* [Raw data]:
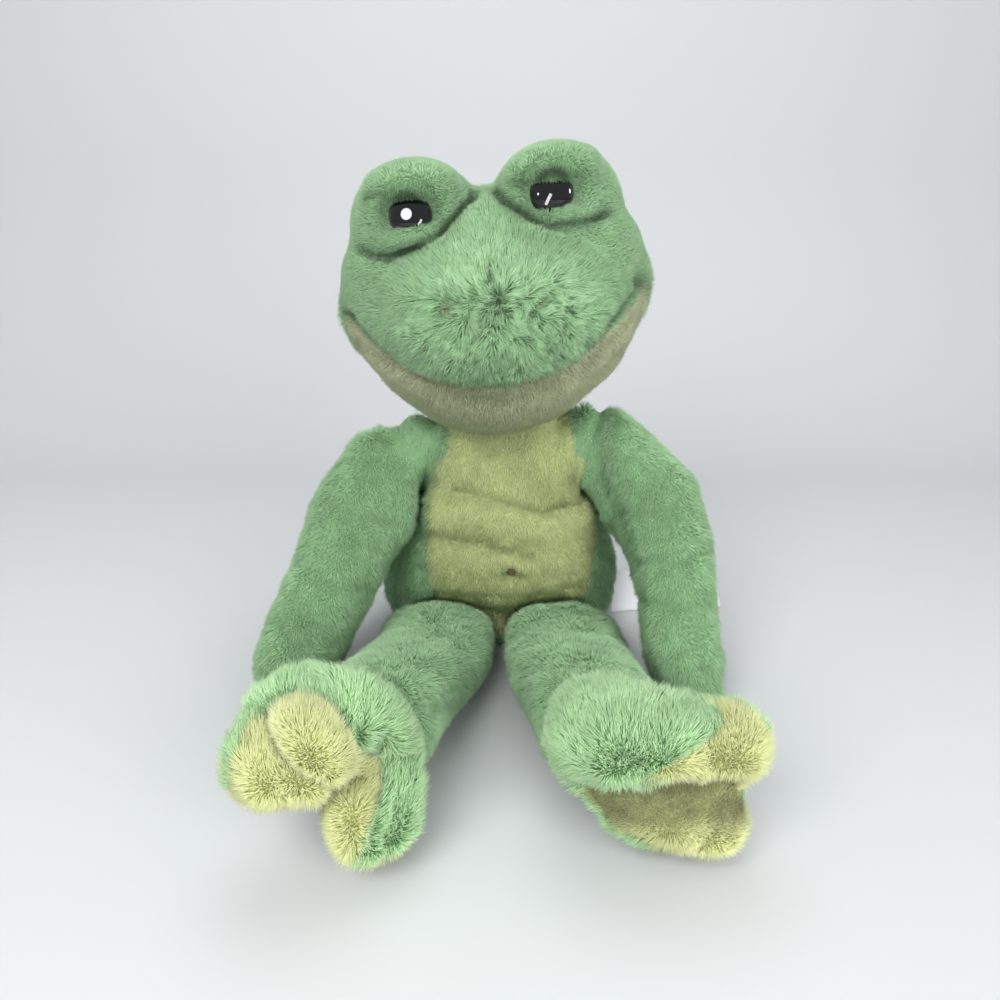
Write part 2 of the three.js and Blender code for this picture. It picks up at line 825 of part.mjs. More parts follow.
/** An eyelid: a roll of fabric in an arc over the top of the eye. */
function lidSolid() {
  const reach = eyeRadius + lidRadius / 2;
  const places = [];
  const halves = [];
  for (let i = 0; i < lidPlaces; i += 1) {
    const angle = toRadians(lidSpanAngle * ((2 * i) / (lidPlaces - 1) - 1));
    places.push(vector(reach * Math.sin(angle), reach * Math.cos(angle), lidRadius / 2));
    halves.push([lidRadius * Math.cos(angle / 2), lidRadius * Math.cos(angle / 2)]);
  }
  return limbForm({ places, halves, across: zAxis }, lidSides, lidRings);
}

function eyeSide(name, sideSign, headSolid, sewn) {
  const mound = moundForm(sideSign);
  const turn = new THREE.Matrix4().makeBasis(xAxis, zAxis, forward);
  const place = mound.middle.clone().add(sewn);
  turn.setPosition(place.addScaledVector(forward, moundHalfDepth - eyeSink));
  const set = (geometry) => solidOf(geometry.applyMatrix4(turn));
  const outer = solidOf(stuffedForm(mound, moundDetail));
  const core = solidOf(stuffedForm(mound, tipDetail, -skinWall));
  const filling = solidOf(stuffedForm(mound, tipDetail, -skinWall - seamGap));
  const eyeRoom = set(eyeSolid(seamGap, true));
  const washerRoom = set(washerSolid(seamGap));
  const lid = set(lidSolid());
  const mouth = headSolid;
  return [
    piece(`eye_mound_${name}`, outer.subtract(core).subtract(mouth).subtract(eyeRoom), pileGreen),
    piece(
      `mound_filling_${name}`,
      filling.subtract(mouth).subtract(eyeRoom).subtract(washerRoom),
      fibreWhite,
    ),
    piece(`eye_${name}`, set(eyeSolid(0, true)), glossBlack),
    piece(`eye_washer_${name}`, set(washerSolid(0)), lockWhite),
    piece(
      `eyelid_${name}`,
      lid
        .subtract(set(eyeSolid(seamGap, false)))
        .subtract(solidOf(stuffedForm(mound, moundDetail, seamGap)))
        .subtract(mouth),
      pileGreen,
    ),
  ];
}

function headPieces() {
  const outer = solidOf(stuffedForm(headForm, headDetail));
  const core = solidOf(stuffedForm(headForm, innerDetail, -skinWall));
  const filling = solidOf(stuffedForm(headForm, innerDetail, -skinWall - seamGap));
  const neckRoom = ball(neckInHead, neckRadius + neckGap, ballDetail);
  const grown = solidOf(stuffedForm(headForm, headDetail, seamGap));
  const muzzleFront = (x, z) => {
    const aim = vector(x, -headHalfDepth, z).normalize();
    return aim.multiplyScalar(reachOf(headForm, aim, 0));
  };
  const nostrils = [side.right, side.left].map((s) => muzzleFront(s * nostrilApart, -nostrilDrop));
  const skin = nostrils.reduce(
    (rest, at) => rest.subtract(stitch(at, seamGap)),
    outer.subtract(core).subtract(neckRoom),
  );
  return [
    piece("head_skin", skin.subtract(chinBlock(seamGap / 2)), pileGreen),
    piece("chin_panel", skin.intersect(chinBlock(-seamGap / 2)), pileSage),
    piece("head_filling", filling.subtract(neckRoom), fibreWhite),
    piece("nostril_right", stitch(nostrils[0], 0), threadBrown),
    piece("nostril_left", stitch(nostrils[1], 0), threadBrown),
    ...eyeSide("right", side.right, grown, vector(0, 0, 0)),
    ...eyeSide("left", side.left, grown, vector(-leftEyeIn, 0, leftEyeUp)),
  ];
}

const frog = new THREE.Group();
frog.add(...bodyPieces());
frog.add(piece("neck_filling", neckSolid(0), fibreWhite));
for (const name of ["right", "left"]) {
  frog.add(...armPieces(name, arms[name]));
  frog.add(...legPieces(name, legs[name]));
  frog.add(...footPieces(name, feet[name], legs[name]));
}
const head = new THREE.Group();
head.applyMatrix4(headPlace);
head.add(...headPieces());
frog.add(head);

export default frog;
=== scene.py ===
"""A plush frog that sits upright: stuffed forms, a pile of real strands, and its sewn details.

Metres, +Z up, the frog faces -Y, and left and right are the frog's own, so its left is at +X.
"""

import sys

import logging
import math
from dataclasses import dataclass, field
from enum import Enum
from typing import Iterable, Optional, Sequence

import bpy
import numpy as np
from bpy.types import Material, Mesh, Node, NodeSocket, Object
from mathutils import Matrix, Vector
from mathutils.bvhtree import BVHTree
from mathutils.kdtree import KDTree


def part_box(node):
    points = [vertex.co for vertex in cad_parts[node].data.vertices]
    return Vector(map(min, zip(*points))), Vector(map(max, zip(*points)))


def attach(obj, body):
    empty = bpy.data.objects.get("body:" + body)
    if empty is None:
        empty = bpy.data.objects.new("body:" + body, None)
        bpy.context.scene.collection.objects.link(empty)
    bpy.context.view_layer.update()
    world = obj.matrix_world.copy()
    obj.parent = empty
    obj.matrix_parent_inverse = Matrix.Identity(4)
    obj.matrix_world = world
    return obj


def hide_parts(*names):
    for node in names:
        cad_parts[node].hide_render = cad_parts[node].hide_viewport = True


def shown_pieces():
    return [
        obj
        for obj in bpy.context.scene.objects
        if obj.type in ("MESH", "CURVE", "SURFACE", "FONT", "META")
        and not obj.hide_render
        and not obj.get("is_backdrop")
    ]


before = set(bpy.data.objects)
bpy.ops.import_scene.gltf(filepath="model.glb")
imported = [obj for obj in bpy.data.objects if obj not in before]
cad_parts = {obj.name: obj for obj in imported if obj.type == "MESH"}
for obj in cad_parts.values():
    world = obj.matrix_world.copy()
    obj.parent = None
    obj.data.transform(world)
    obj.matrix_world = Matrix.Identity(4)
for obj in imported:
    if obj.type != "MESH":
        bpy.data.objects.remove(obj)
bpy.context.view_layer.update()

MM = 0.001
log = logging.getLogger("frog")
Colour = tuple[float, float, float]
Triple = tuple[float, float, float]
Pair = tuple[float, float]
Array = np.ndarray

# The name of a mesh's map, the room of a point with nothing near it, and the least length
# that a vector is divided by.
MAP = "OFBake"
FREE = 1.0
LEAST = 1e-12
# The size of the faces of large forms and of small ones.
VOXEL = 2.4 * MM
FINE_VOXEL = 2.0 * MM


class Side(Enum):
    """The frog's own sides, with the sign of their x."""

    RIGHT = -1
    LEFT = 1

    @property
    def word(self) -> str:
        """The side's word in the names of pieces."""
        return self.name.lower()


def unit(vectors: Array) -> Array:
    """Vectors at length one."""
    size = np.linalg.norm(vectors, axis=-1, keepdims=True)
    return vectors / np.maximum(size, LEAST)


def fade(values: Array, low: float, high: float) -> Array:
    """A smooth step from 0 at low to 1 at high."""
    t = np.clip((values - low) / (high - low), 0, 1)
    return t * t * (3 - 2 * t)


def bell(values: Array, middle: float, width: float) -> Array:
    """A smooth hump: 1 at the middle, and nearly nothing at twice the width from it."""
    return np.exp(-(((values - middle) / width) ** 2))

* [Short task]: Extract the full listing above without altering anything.

* [Expected answer]:
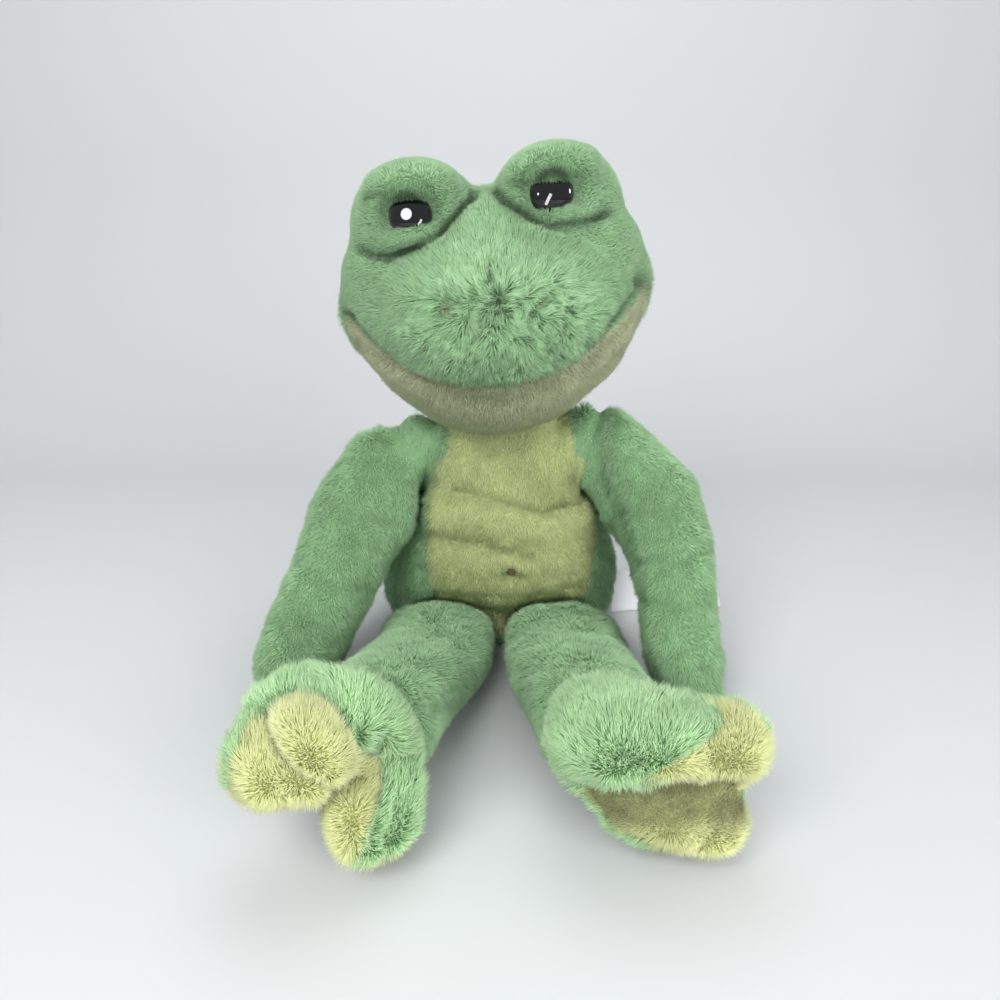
Write part 2 of the three.js and Blender code for this picture. It picks up at line 825 of part.mjs. More parts follow.
/** An eyelid: a roll of fabric in an arc over the top of the eye. */
function lidSolid() {
  const reach = eyeRadius + lidRadius / 2;
  const places = [];
  const halves = [];
  for (let i = 0; i < lidPlaces; i += 1) {
    const angle = toRadians(lidSpanAngle * ((2 * i) / (lidPlaces - 1) - 1));
    places.push(vector(reach * Math.sin(angle), reach * Math.cos(angle), lidRadius / 2));
    halves.push([lidRadius * Math.cos(angle / 2), lidRadius * Math.cos(angle / 2)]);
  }
  return limbForm({ places, halves, across: zAxis }, lidSides, lidRings);
}

function eyeSide(name, sideSign, headSolid, sewn) {
  const mound = moundForm(sideSign);
  const turn = new THREE.Matrix4().makeBasis(xAxis, zAxis, forward);
  const place = mound.middle.clone().add(sewn);
  turn.setPosition(place.addScaledVector(forward, moundHalfDepth - eyeSink));
  const set = (geometry) => solidOf(geometry.applyMatrix4(turn));
  const outer = solidOf(stuffedForm(mound, moundDetail));
  const core = solidOf(stuffedForm(mound, tipDetail, -skinWall));
  const filling = solidOf(stuffedForm(mound, tipDetail, -skinWall - seamGap));
  const eyeRoom = set(eyeSolid(seamGap, true));
  const washerRoom = set(washerSolid(seamGap));
  const lid = set(lidSolid());
  const mouth = headSolid;
  return [
    piece(`eye_mound_${name}`, outer.subtract(core).subtract(mouth).subtract(eyeRoom), pileGreen),
    piece(
      `mound_filling_${name}`,
      filling.subtract(mouth).subtract(eyeRoom).subtract(washerRoom),
      fibreWhite,
    ),
    piece(`eye_${name}`, set(eyeSolid(0, true)), glossBlack),
    piece(`eye_washer_${name}`, set(washerSolid(0)), lockWhite),
    piece(
      `eyelid_${name}`,
      lid
        .subtract(set(eyeSolid(seamGap, false)))
        .subtract(solidOf(stuffedForm(mound, moundDetail, seamGap)))
        .subtract(mouth),
      pileGreen,
    ),
  ];
}

function headPieces() {
  const outer = solidOf(stuffedForm(headForm, headDetail));
  const core = solidOf(stuffedForm(headForm, innerDetail, -skinWall));
  const filling = solidOf(stuffedForm(headForm, innerDetail, -skinWall - seamGap));
  const neckRoom = ball(neckInHead, neckRadius + neckGap, ballDetail);
  const grown = solidOf(stuffedForm(headForm, headDetail, seamGap));
  const muzzleFront = (x, z) => {
    const aim = vector(x, -headHalfDepth, z).normalize();
    return aim.multiplyScalar(reachOf(headForm, aim, 0));
  };
  const nostrils = [side.right, side.left].map((s) => muzzleFront(s * nostrilApart, -nostrilDrop));
  const skin = nostrils.reduce(
    (rest, at) => rest.subtract(stitch(at, seamGap)),
    outer.subtract(core).subtract(neckRoom),
  );
  return [
    piece("head_skin", skin.subtract(chinBlock(seamGap / 2)), pileGreen),
    piece("chin_panel", skin.intersect(chinBlock(-seamGap / 2)), pileSage),
    piece("head_filling", filling.subtract(neckRoom), fibreWhite),
    piece("nostril_right", stitch(nostrils[0], 0), threadBrown),
    piece("nostril_left", stitch(nostrils[1], 0), threadBrown),
    ...eyeSide("right", side.right, grown, vector(0, 0, 0)),
    ...eyeSide("left", side.left, grown, vector(-leftEyeIn, 0, leftEyeUp)),
  ];
}

const frog = new THREE.Group();
frog.add(...bodyPieces());
frog.add(piece("neck_filling", neckSolid(0), fibreWhite));
for (const name of ["right", "left"]) {
  frog.add(...armPieces(name, arms[name]));
  frog.add(...legPieces(name, legs[name]));
  frog.add(...footPieces(name, feet[name], legs[name]));
}
const head = new THREE.Group();
head.applyMatrix4(headPlace);
head.add(...headPieces());
frog.add(head);

export default frog;
=== scene.py ===
"""A plush frog that sits upright: stuffed forms, a pile of real strands, and its sewn details.

Metres, +Z up, the frog faces -Y, and left and right are the frog's own, so its left is at +X.
"""

import sys

import logging
import math
from dataclasses import dataclass, field
from enum import Enum
from typing import Iterable, Optional, Sequence

import bpy
import numpy as np
from bpy.types import Material, Mesh, Node, NodeSocket, Object
from mathutils import Matrix, Vector
from mathutils.bvhtree import BVHTree
from mathutils.kdtree import KDTree


def part_box(node):
    points = [vertex.co for vertex in cad_parts[node].data.vertices]
    return Vector(map(min, zip(*points))), Vector(map(max, zip(*points)))


def attach(obj, body):
    empty = bpy.data.objects.get("body:" + body)
    if empty is None:
        empty = bpy.data.objects.new("body:" + body, None)
        bpy.context.scene.collection.objects.link(empty)
    bpy.context.view_layer.update()
    world = obj.matrix_world.copy()
    obj.parent = empty
    obj.matrix_parent_inverse = Matrix.Identity(4)
    obj.matrix_world = world
    return obj


def hide_parts(*names):
    for node in names:
        cad_parts[node].hide_render = cad_parts[node].hide_viewport = True


def shown_pieces():
    return [
        obj
        for obj in bpy.context.scene.objects
        if obj.type in ("MESH", "CURVE", "SURFACE", "FONT", "META")
        and not obj.hide_render
        and not obj.get("is_backdrop")
    ]


before = set(bpy.data.objects)
bpy.ops.import_scene.gltf(filepath="model.glb")
imported = [obj for obj in bpy.data.objects if obj not in before]
cad_parts = {obj.name: obj for obj in imported if obj.type == "MESH"}
for obj in cad_parts.values():
    world = obj.matrix_world.copy()
    obj.parent = None
    obj.data.transform(world)
    obj.matrix_world = Matrix.Identity(4)
for obj in imported:
    if obj.type != "MESH":
        bpy.data.objects.remove(obj)
bpy.context.view_layer.update()

MM = 0.001
log = logging.getLogger("frog")
Colour = tuple[float, float, float]
Triple = tuple[float, float, float]
Pair = tuple[float, float]
Array = np.ndarray

# The name of a mesh's map, the room of a point with nothing near it, and the least length
# that a vector is divided by.
MAP = "OFBake"
FREE = 1.0
LEAST = 1e-12
# The size of the faces of large forms and of small ones.
VOXEL = 2.4 * MM
FINE_VOXEL = 2.0 * MM


class Side(Enum):
    """The frog's own sides, with the sign of their x."""

    RIGHT = -1
    LEFT = 1

    @property
    def word(self) -> str:
        """The side's word in the names of pieces."""
        return self.name.lower()


def unit(vectors: Array) -> Array:
    """Vectors at length one."""
    size = np.linalg.norm(vectors, axis=-1, keepdims=True)
    return vectors / np.maximum(size, LEAST)


def fade(values: Array, low: float, high: float) -> Array:
    """A smooth step from 0 at low to 1 at high."""
    t = np.clip((values - low) / (high - low), 0, 1)
    return t * t * (3 - 2 * t)


def bell(values: Array, middle: float, width: float) -> Array:
    """A smooth hump: 1 at the middle, and nearly nothing at twice the width from it."""
    return np.exp(-(((values - middle) / width) ** 2))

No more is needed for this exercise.